Musicweb International
Ralph Moore

Dolce Vita
It is hardly surprising with Christmas on the way that the world’s premier tenor should release a crowd-pleasing album bursting with winter sunshine. The Vespa-blue themed digipackaging is handsomely produced with the full Italian texts translated into three languages, far too many brooding photographs of our dreamy, handsome, photogenic singer and an inside spread of the Trevi Fountain to put us in the mood for an anthology of favourite Italian songs dating back to 1881 (Gastaldon’s “Musica proibita”), through the great era of Neapolitan ballads to crossover hits of the post-war decades up to “Il canto”, written for Pavarotti in 2003. For good measure, we have - in German, and English and French but, interestingly and ironically, not in Italian - a thoroughly irritating and self-consciously jokey essay, which is short on actual information and very long on whimsy, by one “Bodo Rossi”, which looks suspiciously like a pseudonym to me – although I am open to correction on that one. The author never spoke a truer word than when he concludes his notes with the sentence, “And I’m already in irritatingly high spirits.”

Whatever I say, this CD will sell well – and I talk as a great Kaufmann fan, but when he is in the right Fach. No great tenor ever scorned these songs; indeed Caruso’s gramophone sales were enormously bolstered by them. Gigli, Di Stefano, Corelli, Del Monaco, Pavarotti, Carreras in his brief, youthful prime and, very recently, Juan Diego Flórez all recorded and sang them in concert con gusto and con amore, but you notice what they have in common? Yes; they are all Latin tenors with bright, sunny voices capable of a pure, honeyed tone, and none of them sang Tristan, as Kaufmann is about to do. His big, burly, baritonal tenor is hardly the right vehicle for this repertoire; the sound is often quite raw and rough, nearly always with a suggestion of break between the registers, as in the repeated top As of “l’ebrezza dell’amor” in “Musica proibita”, where Kaufmann is too effortful in comparison with Caruso or Carreras. He also employs a constant “coup de glotte” attack which breaks the line and legato, and throwing in concluding B flats is not always the most musical option. Corelli is guilty of the same excess; Di Stefano and Del Monaco prefer the less showy but more apt top A as the climax to “Torna a Surriento”, but if you are going to conclude with a top B flourish, then Corelli’s is actually more sensuous and thrilling, while Di Stefano is brings more rhythmic impulse to the song, where Kaufmann is rather staid and detached.

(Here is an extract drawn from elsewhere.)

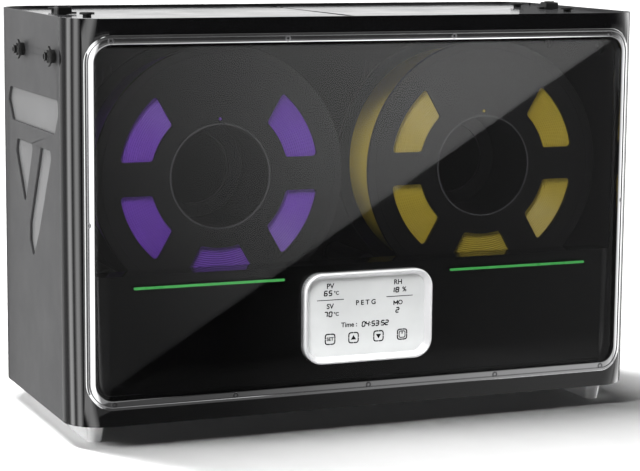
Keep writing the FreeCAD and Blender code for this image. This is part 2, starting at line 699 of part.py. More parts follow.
def spool(side):
    windows = [spool_window(angle) for angle in WINDOW_ANGLES]
    flange = cyl(SPOOL_R, V(0, 0, 0), Y_AXIS, FLANGE_T)
    outer_edges = [e for e in flange.Edges if e.Length > 600 and len(e.Vertexes) == 1]
    flange = flange.makeFillet(0.8, outer_edges).cut(group(windows))
    eyelet = cyl(1.5, V(0, -1, 43.4), Y_AXIS, FLANGE_T + 2)
    front = flange.cut(cyl(BORE_R, V(0, -1, 0), Y_AXIS, 10)).cut(eyelet)
    rear = flange.cut(cyl(REAR_BORE_R, V(0, -1, 0), Y_AXIS, 10))
    rear.translate(V(0, SPOOL_W - FLANGE_T, 0))
    hub = tube(HUB_R, BORE_R, V(0, 0, 0), Y_AXIS, SPOOL_W - 1)
    body = front.fuse([rear, hub]).cut(cyl(1.5, V(0, -1, 43.4), Y_AXIS, 12))
    body.translate(V(side * SPOOL_X, SPOOL_FRONT, SPOOL_Z))
    return body.removeSplitter()


def filament(side):
    start = V(side * SPOOL_X, SPOOL_FRONT + FLANGE_T, SPOOL_Z)
    return tube(FILAMENT_R, HUB_R, start, Y_AXIS, SPOOL_W - 2 * FLANGE_T)


def fan_housings():
    half = FAN_SIZE / 2
    frames = []
    for side in (-1, 1):
        x = side * SPOOL_X
        frame = box(x - half, x + half, FAN_Y - half, FAN_Y + half, FAN_LOW, FAN_LOW + FAN_H)
        frame = frame.cut(cyl(FAN_BORE_R, V(x, FAN_Y, FAN_LOW - 1), Z_AXIS, FAN_H + 2))
        motor = cyl(FAN_HUB_R, V(x, FAN_Y, FAN_LOW), Z_AXIS, 4)
        spider = [
            box(x - half + 1, x + half - 1, FAN_Y - 1.5, FAN_Y + 1.5, FAN_LOW, FAN_LOW + 2.5),
            box(x - 1.5, x + 1.5, FAN_Y - half + 1, FAN_Y + half - 1, FAN_LOW, FAN_LOW + 2.5),
        ]
        legs = [
            cyl(3, V(x + dx, FAN_Y + dy, BOTTOM + BASE_T), Z_AXIS, FAN_LOW - BOTTOM - BASE_T)
            for dx in (-36, 36)
            for dy in (-36, 36)
        ]
        shaft = cyl(1.5, V(x, FAN_Y, FAN_LOW + 3), Z_AXIS, 10)
        frames.append(frame.fuse([motor, shaft] + spider + legs).removeSplitter())
    return group(frames)


def fan_impeller(side):
    low = FAN_LOW + 5
    hub = cyl(FAN_HUB_R, V(0, 0, low), Z_AXIS, 12)
    blades = []
    for i in range(FAN_BLADES):
        blade = box(FAN_HUB_R - 2, BLADE_R, -0.8, 0.8, -8, 8)
        blade.rotate(V(0, 0, 0), X_AXIS, 50)
        blade.translate(V(0, 0, low + 6.5))
        blade.rotate(V(0, 0, 0), Z_AXIS, 360.0 * i / FAN_BLADES)
        blades.append(blade)
    wheel = hub.fuse(blades).common(cyl(BLADE_R, V(0, 0, low), Z_AXIS, 13))
    wheel = wheel.cut(cyl(1.5 + RUNNING_FIT, V(0, 0, low - 1), Z_AXIS, 9))
    wheel.translate(V(side * SPOOL_X, FAN_Y, 0))
    return wheel


def heaters():
    blocks = []
    top = HEATER_LOW + HEATER_H
    for side in (-1, 1):
        x = side * SPOOL_X
        frame = box(x - 42, x + 42, FAN_Y - 30, FAN_Y + 30, HEATER_LOW, top)
        frame = frame.cut(box(x - 39, x + 39, FAN_Y - 27, FAN_Y + 27, HEATER_LOW - 1, top + 1))
        fins = [
            box(fin - 0.8, fin + 0.8, FAN_Y - 28, FAN_Y + 28, HEATER_LOW + 2, top - 2)
            for fin in row_spots(x, HEATER_FINS, HEATER_FIN_PITCH)
        ]
        bars = [
            box(x - 40, x + 40, FAN_Y + y - 2, FAN_Y + y + 2, HEATER_LOW + 4, top - 4)
            for y in (-15, 0, 15)
        ]
        hangers = [
            box(x + dx - 3, x + dx + 3, FAN_Y - 34, FAN_Y - 29, HEATER_LOW + 2, FLOOR_TOP - FLOOR_T)
            for dx in (-35, 35)
        ]
        blocks.append(frame.fuse(fins + bars + hangers).removeSplitter())
    return group(blocks)


def control_board():
    low = BOTTOM + 12
    board = box(-55, 55, FRONT + 22, FRONT + 82, low, low + 1.6)
    posts = [
        cyl(2.5, V(x, FRONT + y, BOTTOM + 3), Z_AXIS, low - BOTTOM - 3) for x in (-50, 50) for y in (27, 77)
    ]
    chips = [
        box(-12, 4, FRONT + 45, FRONT + 61, low + 1.6, low + 3.2),
        box(-40, -24, FRONT + 30, FRONT + 50, low + 1.6, low + 16),
        box(22, 46, FRONT + 30, FRONT + 46, low + 1.6, low + 10),
        box(20, 45, FRONT + 60, FRONT + 74, low + 1.6, low + 12),
    ]
    return board.fuse(posts + chips)


def power_supply():
    low = BOTTOM + 3
    cage = box(-50, 50, 0, 75, low, low + 34)
    for x in row_spots(0, REAR_VENT_SLOTS, SLOT_PITCH):
        cage = cage.cut(box(x - SLOT_W / 2, x + SLOT_W / 2, 10, 65, low + 32, low + 35))
    return cage.cut(box(-47, 47, 3, 72, low + 3, low + 31))


def humidity_sensor():
    y1 = LINER_REAR
    board = box(-8, 8, y1 - 1.6, y1, BOTTOM + 190, BOTTOM + 214)
    chip = box(-6, 6, y1 - 6.6, y1 - 1.6, BOTTOM + 196, BOTTOM + 211)
    return board.fuse(chip)


def mains_inlet():
    flange = front_prism(INLET_W, INLET_H, 4, INLET_Z, REAR, REAR + INLET_PROUD, INLET_X)
    body = front_prism(INLET_CUT_W, INLET_CUT_H, 2.5, INLET_Z, REAR - 22, REAR + 0.5, INLET_X)
    well = front_prism(24, 16.5, 2, INLET_Z, REAR - 16, REAR + 3, INLET_X)
    for dx in (-20, 20):
        flange = flange.cut(cyl(1.5, V(INLET_X + dx, REAR - 1, INLET_Z), Y_AXIS, 4))
    pins = [
        box(INLET_X + dx - 1, INLET_X + dx + 1, REAR - 17, REAR - 3, INLET_Z + dz - 2, INLET_Z + dz + 2)
        for dx, dz in ((-7, -2), (7, -2), (0, 2))
    ]
    tabs = [
        box(INLET_X + dx - 0.4, INLET_X + dx + 0.4, REAR - 30, REAR - 21, INLET_Z - 3, INLET_Z + 3)
        for dx in (-7, 0, 7)
    ]
    return flange.fuse(body).cut(well).fuse(pins + tabs).removeSplitter()


def all_nodes():
    nodes = {
        "front_fascia": front_fascia(),
        "window_rim": window_rim(),
        "window_panel": window_panel(),
        "rim_screws": rim_screws(),
        "control_bezel": control_bezel(),
        "control_glass": control_glass(),
        "display_module": display_module(),
        "light_bars": light_bars(),
        "side_panel_right": side_panel_right(),
        "side_panel_left": mirrored(side_panel_right()),
        "recess_plate_right": recess_plate_right(),
        "recess_plate_left": mirrored(recess_plate_right()),
        "rear_cover": rear_cover(),
        "base_plate": base_plate(),
        "skid_rails": skid_rails(),
        "case_screws": case_screws(),
        "top_frame": top_frame(),
        "centre_beam": centre_beam(),
        "hinge_pins": hinge_pins(),
        "lid_gasket": lid_gasket(),
        "lid_right": lid_right(),
        "lid_left": mirrored(lid_right()),
        "latch_right": latch_right(),
        "latch_left": mirrored(latch_right()),
        "tube_fittings": tube_fittings(),
        "front_dash": front_dash(),
        "chamber_floor": chamber_floor(),
        "liner_right": liner_right(),
        "liner_left": mirrored(liner_right()),
        "liner_rear": liner_rear(),
        "roller_axles": roller_axles(),
        "roller_bearings": roller_bearings(),
        "fan_housings": fan_housings(),
        "ptc_heaters": heaters(),
        "control_board": control_board(),
        "power_supply": power_supply(),
        "humidity_sensor": humidity_sensor(),
        "mains_inlet": mains_inlet(),
    }
    for side, side_name in ((-1, "left"), (1, "right")):
        nodes["spool_" + side_name] = spool(side)
        nodes["filament_" + side_name] = filament(side)
        nodes["fan_impeller_" + side_name] = fan_impeller(side)
        for offset, place in ((-ROLLER_DX, "a"), (ROLLER_DX, "b")):
            for row in ROLLER_ROWS:
                name = "roller_" + row + "_" + side_name + "_" + place
                nodes[name] = roller(side * SPOOL_X + offset, row)
        for i, row in enumerate(("front", "rear")):
            nodes["outlet_plug_" + row + "_" + side_name] = outlet_plug(side * PLUG_X, PLUG_Y[i])
            nodes["fitting_collet_" + row + "_" + side_name] = fitting_collet(side, FITTING_Y[i])
    return nodes


os.makedirs("parts", exist_ok=True)
for node, shape in all_nodes().items():
    shape.exportStep("parts/" + node + ".step")
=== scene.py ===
"""Filament dryer box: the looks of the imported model, in metres, in the model's own frame."""

import json
import math

import bmesh
import bpy
from mathutils import Matrix, Vector

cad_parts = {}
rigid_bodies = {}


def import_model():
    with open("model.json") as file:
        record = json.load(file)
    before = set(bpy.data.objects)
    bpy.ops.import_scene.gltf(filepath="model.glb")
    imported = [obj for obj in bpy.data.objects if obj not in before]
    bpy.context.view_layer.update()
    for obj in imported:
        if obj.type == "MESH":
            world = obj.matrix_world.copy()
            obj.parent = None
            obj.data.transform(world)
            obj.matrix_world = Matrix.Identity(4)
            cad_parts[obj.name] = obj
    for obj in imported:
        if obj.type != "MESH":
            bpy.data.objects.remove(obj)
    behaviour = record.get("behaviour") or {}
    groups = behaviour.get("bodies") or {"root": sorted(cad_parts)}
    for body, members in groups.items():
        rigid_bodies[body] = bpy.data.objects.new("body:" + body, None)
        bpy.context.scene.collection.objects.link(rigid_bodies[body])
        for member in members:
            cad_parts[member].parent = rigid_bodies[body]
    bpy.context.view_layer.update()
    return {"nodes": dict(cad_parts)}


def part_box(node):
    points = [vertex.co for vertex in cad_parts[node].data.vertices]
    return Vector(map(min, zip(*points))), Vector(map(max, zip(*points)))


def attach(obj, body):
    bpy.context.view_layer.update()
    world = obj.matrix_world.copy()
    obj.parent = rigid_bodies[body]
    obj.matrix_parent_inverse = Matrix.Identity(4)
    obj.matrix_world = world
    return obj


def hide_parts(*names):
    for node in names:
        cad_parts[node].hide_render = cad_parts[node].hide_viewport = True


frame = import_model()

NODES = frame["nodes"]
MM = 0.001
SIDES = {"left": -1, "right": 1}

# Sizes read from the frame
FASCIA_LOW, FASCIA_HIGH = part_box("front_fascia")
CASE_HALF_W = FASCIA_HIGH.x
CASE_FRONT = FASCIA_LOW.y
CASE_LOW = FASCIA_LOW.z
CORNER_R = 29 * MM
RIM_BOX_LOW, RIM_BOX_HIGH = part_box("window_rim")
GLASS_LOW, GLASS_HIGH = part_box("control_glass")
GLASS_MID_Z = (GLASS_LOW.z + GLASS_HIGH.z) / 2


# ---------------------------------------------------------------- shader helpers

def calc(tree, operation, *values):
    """One sum on plain numbers or sockets."""
    node = tree.nodes.new("ShaderNodeMath")
    node.operation = operation
    for socket, value in zip(node.inputs, values):
        if isinstance(value, (int, float)):
            socket.default_value = value
        else:
            tree.links.new(value, socket)
    return node.outputs["Value"]


def ramp(tree, value, low, high, out_low, out_high, kind="LINEAR"):
    """value between low and high, turned into a number between out_low and out_high."""
    node = tree.nodes.new("ShaderNodeMapRange")
    node.interpolation_type = kind
    node.inputs["From Min"].default_value = low
    node.inputs["From Max"].default_value = high
    node.inputs["To Min"].default_value = out_low
    node.inputs["To Max"].default_value = out_high
    tree.links.new(value, node.inputs["Value"])
    return node.outputs["Result"]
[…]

It does not help that the orchestral arrangements are really overblown and played coarsely by a less than refined Palermo band. “Core ‘ngrato” is murdered both in terms of the stentorian singing and the instrumentational embellishments. Corelli’s album, recorded in the early 60’s, is similarly blighted – or enhanced, depending on your taste – with swooning, Mantovani strings, but at least there we are spared the souping up effect of glissandi horns, flutes and violins, which really do constitute overkill. Surely a gentler, simpler more seductive approach of the kind Caruso, Di Stefano and Corelli provide is required for this gorgeous lament. Interestingly, Kaufmann is one of the few to sing the complete four-stanza version including the advice from the Father Confessor to steer well clear of Catari. Caruso also sings a fuller version but with a more sanitised text.

Not every song here has pretensions to being an “art song”, nor need it have. Nonetheless, the more recent numbers surely benefit from a sweeter, cleaner tone of the kind Pavarotti brought to them; this listener is often conscious of hearing a big, Wagnerian tenor crooning to rather charmless effect and, for all Kaufmann’s proficiency in the language, an absence of real Italianità.